GHA140707_2667 - Copy

The RWIcon100 Index performed in line with the current steady upward trend. Twenty eight bottles lost value in the month, forty three bottles remained the same and twenty nine bottles increased in value.

The three worst performing bottles in the RWIcon100 Index were –

#3 – Balblair 1966 38 year old (-39.39%)

#2 – Ardbeg Provenance 1st release (-41.38%)

#1 – 1979 Lagavulin Distillers Edition (-54.48%)

The top three performers were –

=#3 – Macallan Royal Marriage 1st Release (+66.67%)

=#3 – Bowmore 1971 34 year old (+66.67%)

#1 – Ardbeg 1977 Vintage Release (+84.78%)

The RWVintage50 Index saw a marginal 0.46% increase, due entirely to the Dalmore 1926 50 year old which moved up in value by 66.67%. The worst performer was the 1957 Macallan Anniversary Malt which lost 28.21% of its value.

Following Septembers significant gain (12.65%), the RWB Brora Index had a far more stable month. The 2003 and 2004 releases showed good growth but this was largely mitigated by a decline in value for the 2006 and 2008 bottles.

The RWRMS Rare Malts Index remained broadly static at 0.40% up on Septembers close. The most significant increase was a doubling in value for the Aultmore 1974 21 year old. The worst performer was the Teaninich 1972 27 year old which lost 44.00% of its value over the course of the month.

The most noticeable element of polarisation belonged to Bruichladdich who saw values take a 2.72% broad-based decline. Until the vast amount of supply on the open market decreases, expect to see further falls.

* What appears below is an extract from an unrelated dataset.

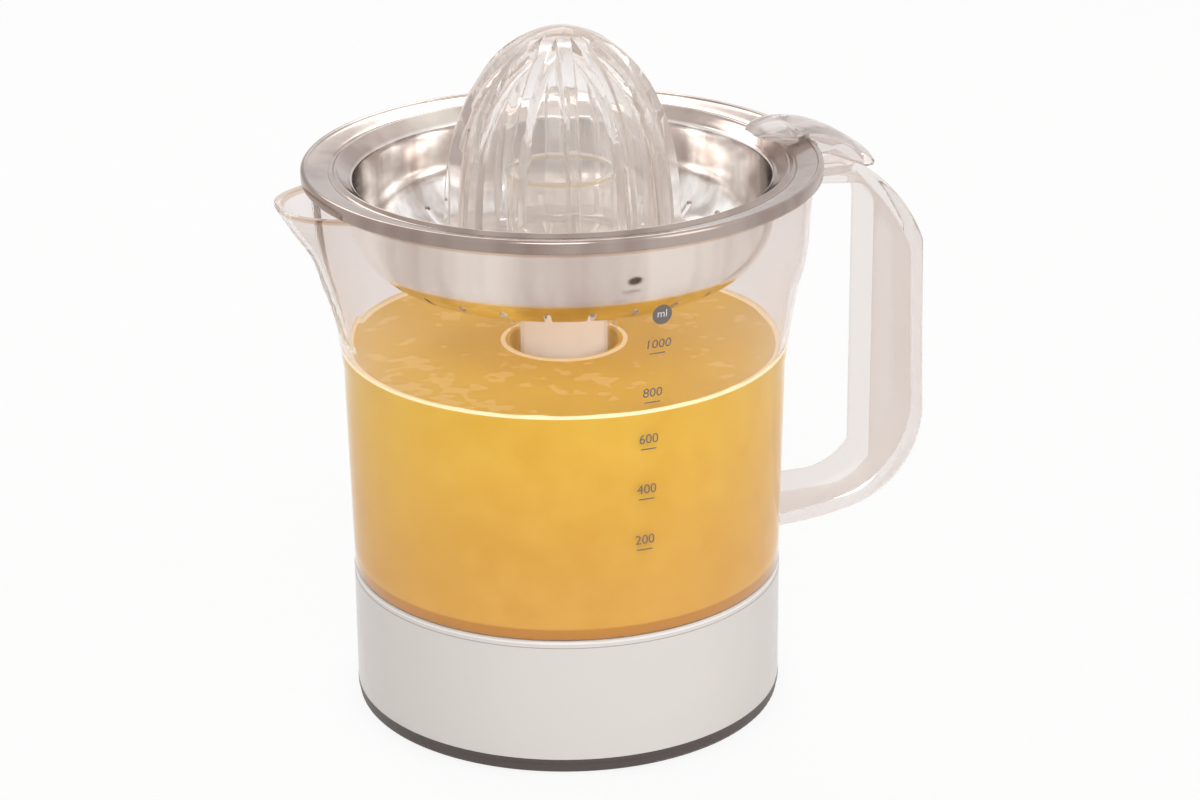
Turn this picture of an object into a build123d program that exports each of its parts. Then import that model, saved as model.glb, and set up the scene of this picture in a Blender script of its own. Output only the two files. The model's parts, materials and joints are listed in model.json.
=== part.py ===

With values for certain distilleries continuing to drop, in some cases rapidly, there still remains uncertainty throughout parts of the market. While the Apex 1000 index moved up 1.24% in October it’s on the back of a 2.00% rise in September. November brings with it an increase in supply like we’ve never experienced before. With that huge supply may come an element of cooling in the broader market. I remain cautiously optimistic for November but not quite as bullish as earlier in the year.